▸ EXERCISE DIRECTIONS
Output every line below exactly.

(Excerpt from a dataset)
....

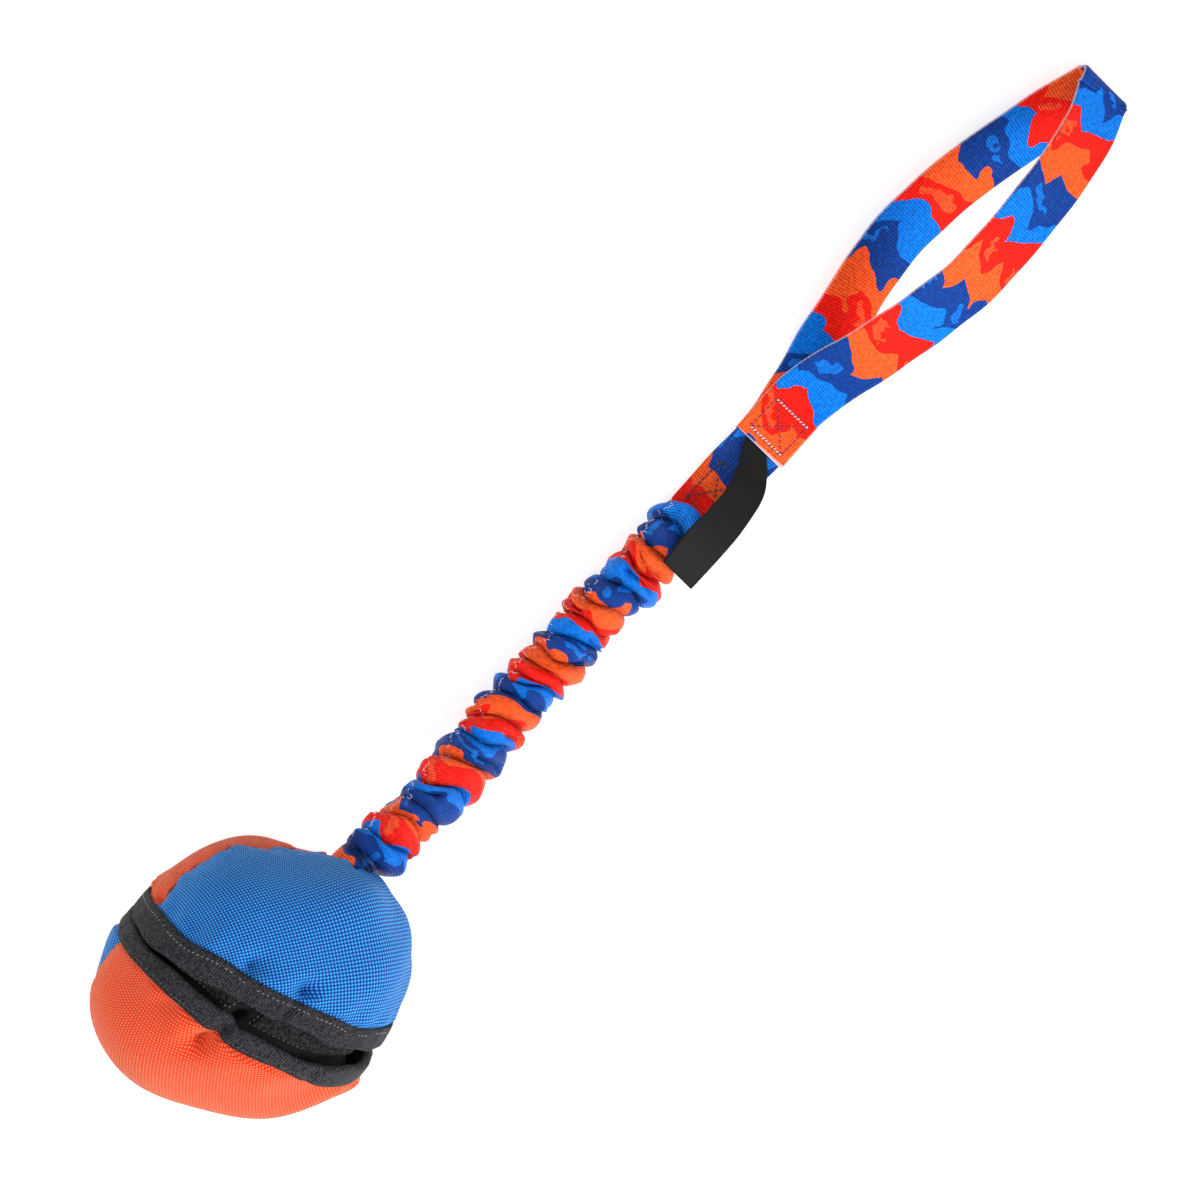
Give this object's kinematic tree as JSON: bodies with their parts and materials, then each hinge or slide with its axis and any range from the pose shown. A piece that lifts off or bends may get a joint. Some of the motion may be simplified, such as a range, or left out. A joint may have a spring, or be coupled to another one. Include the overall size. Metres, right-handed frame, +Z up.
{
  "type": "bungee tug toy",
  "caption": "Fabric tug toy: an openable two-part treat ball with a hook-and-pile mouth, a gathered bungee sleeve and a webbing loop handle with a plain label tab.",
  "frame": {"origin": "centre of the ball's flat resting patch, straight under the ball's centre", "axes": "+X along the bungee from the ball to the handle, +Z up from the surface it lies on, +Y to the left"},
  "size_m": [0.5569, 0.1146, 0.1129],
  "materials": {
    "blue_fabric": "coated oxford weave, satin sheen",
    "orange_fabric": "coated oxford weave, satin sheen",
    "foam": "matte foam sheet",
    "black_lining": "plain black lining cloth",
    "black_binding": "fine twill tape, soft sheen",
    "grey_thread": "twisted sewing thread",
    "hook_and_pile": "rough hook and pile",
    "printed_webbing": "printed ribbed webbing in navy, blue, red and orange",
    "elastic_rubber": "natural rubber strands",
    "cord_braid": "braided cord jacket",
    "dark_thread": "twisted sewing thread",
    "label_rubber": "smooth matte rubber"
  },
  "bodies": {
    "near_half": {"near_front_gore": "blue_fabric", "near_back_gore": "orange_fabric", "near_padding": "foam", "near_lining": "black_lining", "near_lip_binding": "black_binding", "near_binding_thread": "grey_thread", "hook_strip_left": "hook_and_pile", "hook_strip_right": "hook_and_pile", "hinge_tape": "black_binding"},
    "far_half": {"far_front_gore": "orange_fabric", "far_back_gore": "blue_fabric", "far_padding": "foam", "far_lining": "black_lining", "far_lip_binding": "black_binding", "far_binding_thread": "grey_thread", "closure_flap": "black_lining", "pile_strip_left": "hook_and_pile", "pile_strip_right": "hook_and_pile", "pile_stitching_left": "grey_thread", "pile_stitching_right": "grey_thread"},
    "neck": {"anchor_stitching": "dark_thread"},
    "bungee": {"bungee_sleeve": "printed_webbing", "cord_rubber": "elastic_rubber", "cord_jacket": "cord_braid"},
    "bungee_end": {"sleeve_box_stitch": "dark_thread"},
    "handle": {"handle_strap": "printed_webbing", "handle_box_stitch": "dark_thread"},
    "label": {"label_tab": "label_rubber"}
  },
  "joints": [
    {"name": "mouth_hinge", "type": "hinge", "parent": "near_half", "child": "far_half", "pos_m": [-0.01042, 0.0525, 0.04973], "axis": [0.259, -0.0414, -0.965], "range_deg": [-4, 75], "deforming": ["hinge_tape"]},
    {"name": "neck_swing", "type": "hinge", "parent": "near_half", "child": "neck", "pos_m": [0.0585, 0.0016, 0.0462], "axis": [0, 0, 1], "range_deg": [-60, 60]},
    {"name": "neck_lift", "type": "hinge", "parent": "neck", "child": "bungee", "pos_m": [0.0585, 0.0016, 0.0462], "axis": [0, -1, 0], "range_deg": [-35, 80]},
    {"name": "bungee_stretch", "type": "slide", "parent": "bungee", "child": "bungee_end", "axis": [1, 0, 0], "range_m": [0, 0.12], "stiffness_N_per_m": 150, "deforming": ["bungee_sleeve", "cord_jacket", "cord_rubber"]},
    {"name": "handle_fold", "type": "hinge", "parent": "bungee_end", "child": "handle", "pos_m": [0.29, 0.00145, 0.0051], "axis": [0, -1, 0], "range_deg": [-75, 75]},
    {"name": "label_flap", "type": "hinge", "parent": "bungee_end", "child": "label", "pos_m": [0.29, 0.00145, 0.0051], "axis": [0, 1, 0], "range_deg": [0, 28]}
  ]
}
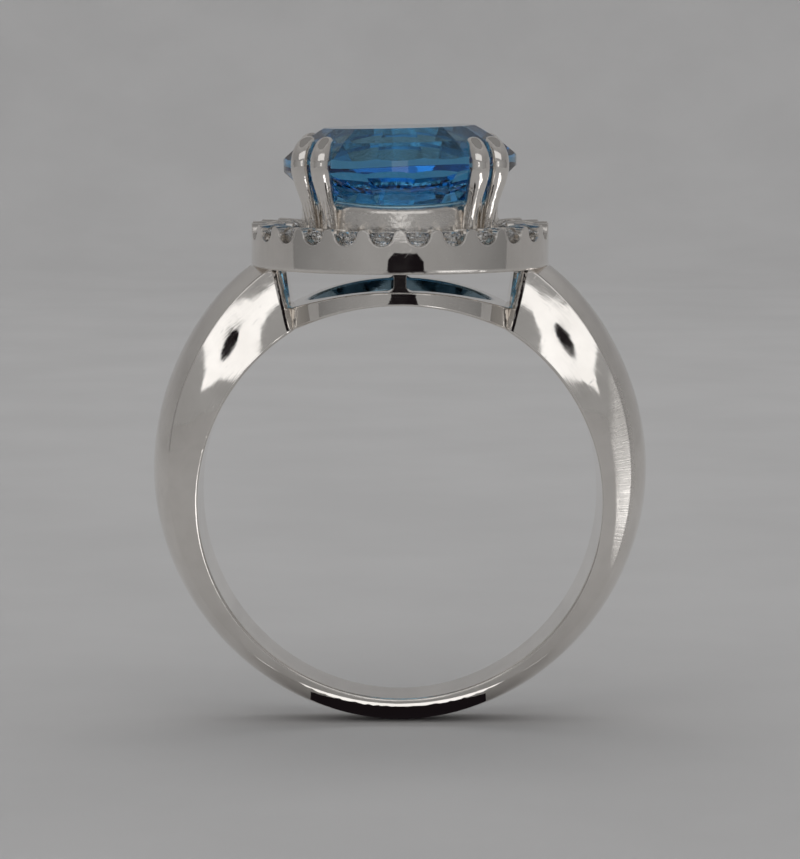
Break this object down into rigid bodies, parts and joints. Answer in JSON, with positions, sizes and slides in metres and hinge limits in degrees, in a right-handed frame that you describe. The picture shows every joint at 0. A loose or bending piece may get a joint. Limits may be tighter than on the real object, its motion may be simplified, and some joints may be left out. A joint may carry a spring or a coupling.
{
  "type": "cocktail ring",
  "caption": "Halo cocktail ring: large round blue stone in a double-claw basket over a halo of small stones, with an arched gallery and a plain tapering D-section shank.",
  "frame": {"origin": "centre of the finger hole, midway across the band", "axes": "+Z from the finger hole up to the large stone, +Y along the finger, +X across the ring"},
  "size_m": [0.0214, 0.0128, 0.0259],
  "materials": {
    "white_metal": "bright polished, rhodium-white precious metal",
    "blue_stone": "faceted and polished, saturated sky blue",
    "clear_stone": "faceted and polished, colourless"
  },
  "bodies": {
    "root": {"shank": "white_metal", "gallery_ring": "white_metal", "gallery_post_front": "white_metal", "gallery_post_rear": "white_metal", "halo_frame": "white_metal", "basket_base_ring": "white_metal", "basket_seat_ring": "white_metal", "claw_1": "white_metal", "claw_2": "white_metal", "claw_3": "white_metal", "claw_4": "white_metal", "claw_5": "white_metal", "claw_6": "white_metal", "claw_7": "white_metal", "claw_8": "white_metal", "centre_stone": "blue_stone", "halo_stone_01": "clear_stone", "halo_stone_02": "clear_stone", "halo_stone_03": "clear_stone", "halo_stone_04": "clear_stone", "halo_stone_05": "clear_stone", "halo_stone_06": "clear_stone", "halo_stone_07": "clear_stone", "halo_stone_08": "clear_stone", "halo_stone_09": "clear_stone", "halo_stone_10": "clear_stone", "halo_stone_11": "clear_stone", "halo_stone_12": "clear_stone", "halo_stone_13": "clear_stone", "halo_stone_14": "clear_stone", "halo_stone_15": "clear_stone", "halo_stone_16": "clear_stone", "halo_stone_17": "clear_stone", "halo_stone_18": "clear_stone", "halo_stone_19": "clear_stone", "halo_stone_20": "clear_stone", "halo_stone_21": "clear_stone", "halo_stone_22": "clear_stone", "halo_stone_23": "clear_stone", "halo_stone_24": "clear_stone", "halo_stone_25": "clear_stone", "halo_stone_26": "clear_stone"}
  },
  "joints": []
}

....

▸ RESULT FOR THIS EXERCISE
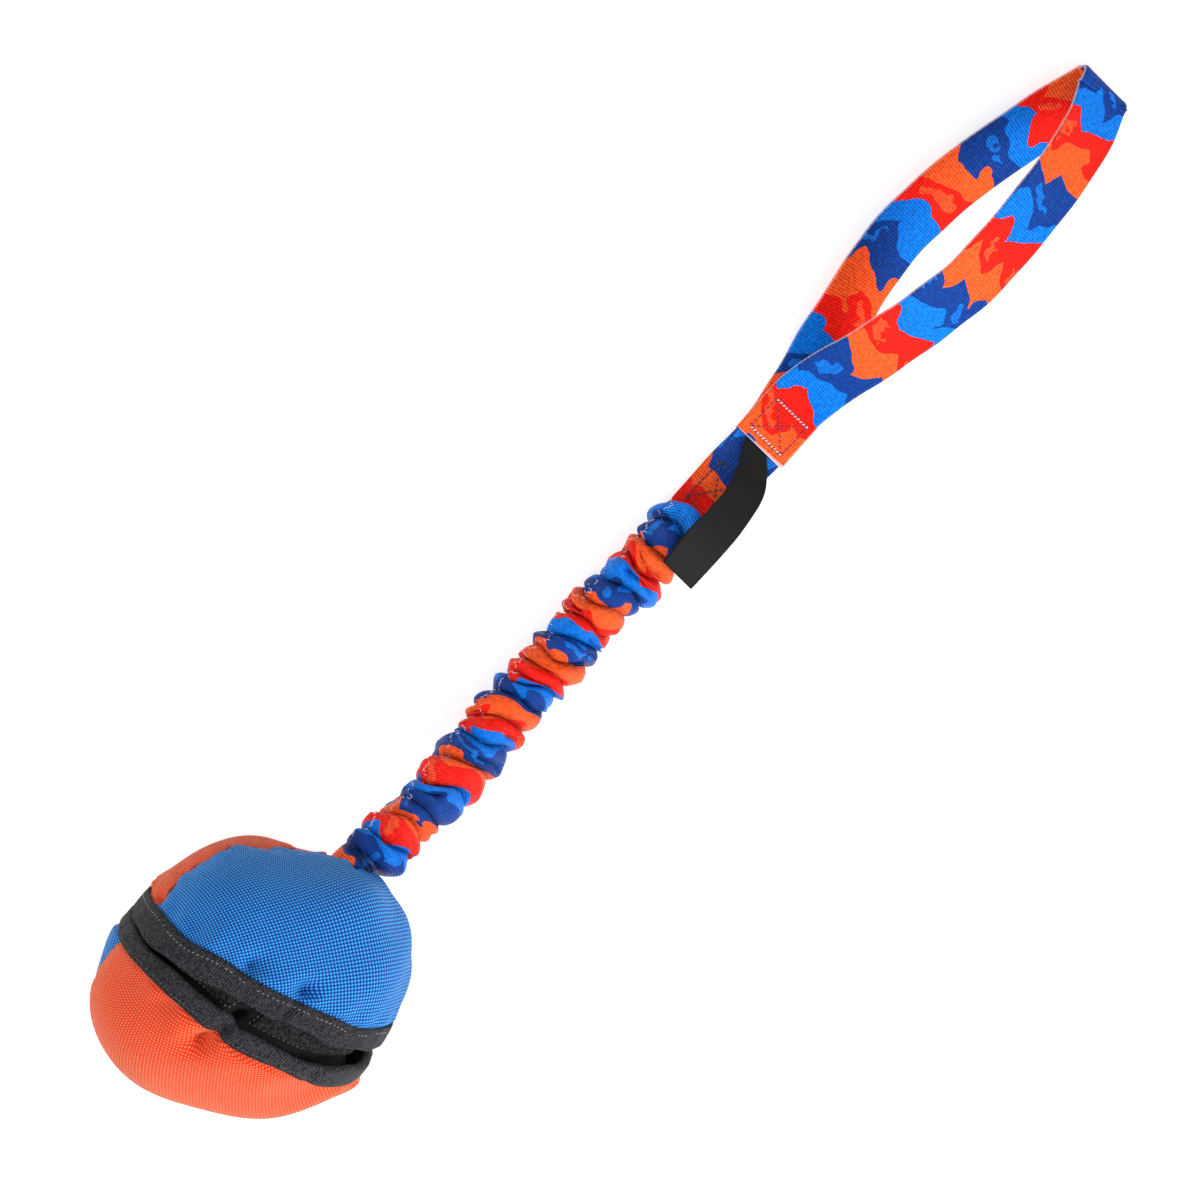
Give this object's kinematic tree as JSON: bodies with their parts and materials, then each hinge or slide with its axis and any range from the pose shown. A piece that lifts off or bends may get a joint. Some of the motion may be simplified, such as a range, or left out. A joint may have a spring, or be coupled to another one. Include the overall size. Metres, right-handed frame, +Z up.
{
  "type": "bungee tug toy",
  "caption": "Fabric tug toy: an openable two-part treat ball with a hook-and-pile mouth, a gathered bungee sleeve and a webbing loop handle with a plain label tab.",
  "frame": {"origin": "centre of the ball's flat resting patch, straight under the ball's centre", "axes": "+X along the bungee from the ball to the handle, +Z up from the surface it lies on, +Y to the left"},
  "size_m": [0.5569, 0.1146, 0.1129],
  "materials": {
    "blue_fabric": "coated oxford weave, satin sheen",
    "orange_fabric": "coated oxford weave, satin sheen",
    "foam": "matte foam sheet",
    "black_lining": "plain black lining cloth",
    "black_binding": "fine twill tape, soft sheen",
    "grey_thread": "twisted sewing thread",
    "hook_and_pile": "rough hook and pile",
    "printed_webbing": "printed ribbed webbing in navy, blue, red and orange",
    "elastic_rubber": "natural rubber strands",
    "cord_braid": "braided cord jacket",
    "dark_thread": "twisted sewing thread",
    "label_rubber": "smooth matte rubber"
  },
  "bodies": {
    "near_half": {"near_front_gore": "blue_fabric", "near_back_gore": "orange_fabric", "near_padding": "foam", "near_lining": "black_lining", "near_lip_binding": "black_binding", "near_binding_thread": "grey_thread", "hook_strip_left": "hook_and_pile", "hook_strip_right": "hook_and_pile", "hinge_tape": "black_binding"},
    "far_half": {"far_front_gore": "orange_fabric", "far_back_gore": "blue_fabric", "far_padding": "foam", "far_lining": "black_lining", "far_lip_binding": "black_binding", "far_binding_thread": "grey_thread", "closure_flap": "black_lining", "pile_strip_left": "hook_and_pile", "pile_strip_right": "hook_and_pile", "pile_stitching_left": "grey_thread", "pile_stitching_right": "grey_thread"},
    "neck": {"anchor_stitching": "dark_thread"},
    "bungee": {"bungee_sleeve": "printed_webbing", "cord_rubber": "elastic_rubber", "cord_jacket": "cord_braid"},
    "bungee_end": {"sleeve_box_stitch": "dark_thread"},
    "handle": {"handle_strap": "printed_webbing", "handle_box_stitch": "dark_thread"},
    "label": {"label_tab": "label_rubber"}
  },
  "joints": [
    {"name": "mouth_hinge", "type": "hinge", "parent": "near_half", "child": "far_half", "pos_m": [-0.01042, 0.0525, 0.04973], "axis": [0.259, -0.0414, -0.965], "range_deg": [-4, 75], "deforming": ["hinge_tape"]},
    {"name": "neck_swing", "type": "hinge", "parent": "near_half", "child": "neck", "pos_m": [0.0585, 0.0016, 0.0462], "axis": [0, 0, 1], "range_deg": [-60, 60]},
    {"name": "neck_lift", "type": "hinge", "parent": "neck", "child": "bungee", "pos_m": [0.0585, 0.0016, 0.0462], "axis": [0, -1, 0], "range_deg": [-35, 80]},
    {"name": "bungee_stretch", "type": "slide", "parent": "bungee", "child": "bungee_end", "axis": [1, 0, 0], "range_m": [0, 0.12], "stiffness_N_per_m": 150, "deforming": ["bungee_sleeve", "cord_jacket", "cord_rubber"]},
    {"name": "handle_fold", "type": "hinge", "parent": "bungee_end", "child": "handle", "pos_m": [0.29, 0.00145, 0.0051], "axis": [0, -1, 0], "range_deg": [-75, 75]},
    {"name": "label_flap", "type": "hinge", "parent": "bungee_end", "child": "label", "pos_m": [0.29, 0.00145, 0.0051], "axis": [0, 1, 0], "range_deg": [0, 28]}
  ]
}
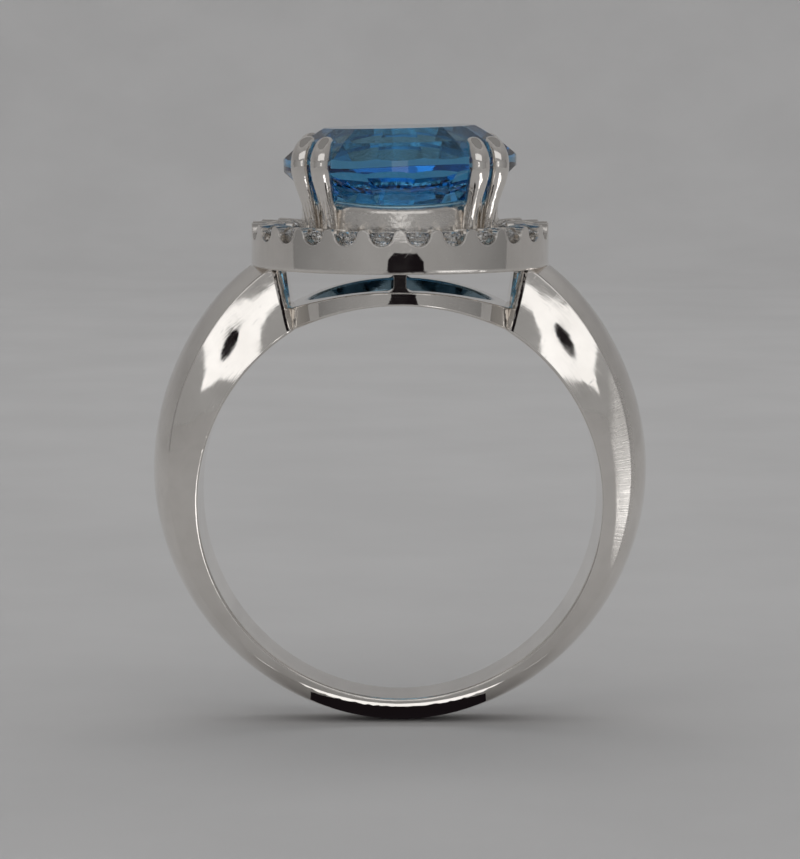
Break this object down into rigid bodies, parts and joints. Answer in JSON, with positions, sizes and slides in metres and hinge limits in degrees, in a right-handed frame that you describe. The picture shows every joint at 0. A loose or bending piece may get a joint. Limits may be tighter than on the real object, its motion may be simplified, and some joints may be left out. A joint may carry a spring or a coupling.
{
  "type": "cocktail ring",
  "caption": "Halo cocktail ring: large round blue stone in a double-claw basket over a halo of small stones, with an arched gallery and a plain tapering D-section shank.",
  "frame": {"origin": "centre of the finger hole, midway across the band", "axes": "+Z from the finger hole up to the large stone, +Y along the finger, +X across the ring"},
  "size_m": [0.0214, 0.0128, 0.0259],
  "materials": {
    "white_metal": "bright polished, rhodium-white precious metal",
    "blue_stone": "faceted and polished, saturated sky blue",
    "clear_stone": "faceted and polished, colourless"
  },
  "bodies": {
    "root": {"shank": "white_metal", "gallery_ring": "white_metal", "gallery_post_front": "white_metal", "gallery_post_rear": "white_metal", "halo_frame": "white_metal", "basket_base_ring": "white_metal", "basket_seat_ring": "white_metal", "claw_1": "white_metal", "claw_2": "white_metal", "claw_3": "white_metal", "claw_4": "white_metal", "claw_5": "white_metal", "claw_6": "white_metal", "claw_7": "white_metal", "claw_8": "white_metal", "centre_stone": "blue_stone", "halo_stone_01": "clear_stone", "halo_stone_02": "clear_stone", "halo_stone_03": "clear_stone", "halo_stone_04": "clear_stone", "halo_stone_05": "clear_stone", "halo_stone_06": "clear_stone", "halo_stone_07": "clear_stone", "halo_stone_08": "clear_stone", "halo_stone_09": "clear_stone", "halo_stone_10": "clear_stone", "halo_stone_11": "clear_stone", "halo_stone_12": "clear_stone", "halo_stone_13": "clear_stone", "halo_stone_14": "clear_stone", "halo_stone_15": "clear_stone", "halo_stone_16": "clear_stone", "halo_stone_17": "clear_stone", "halo_stone_18": "clear_stone", "halo_stone_19": "clear_stone", "halo_stone_20": "clear_stone", "halo_stone_21": "clear_stone", "halo_stone_22": "clear_stone", "halo_stone_23": "clear_stone", "halo_stone_24": "clear_stone", "halo_stone_25": "clear_stone", "halo_stone_26": "clear_stone"}
  },
  "joints": []
}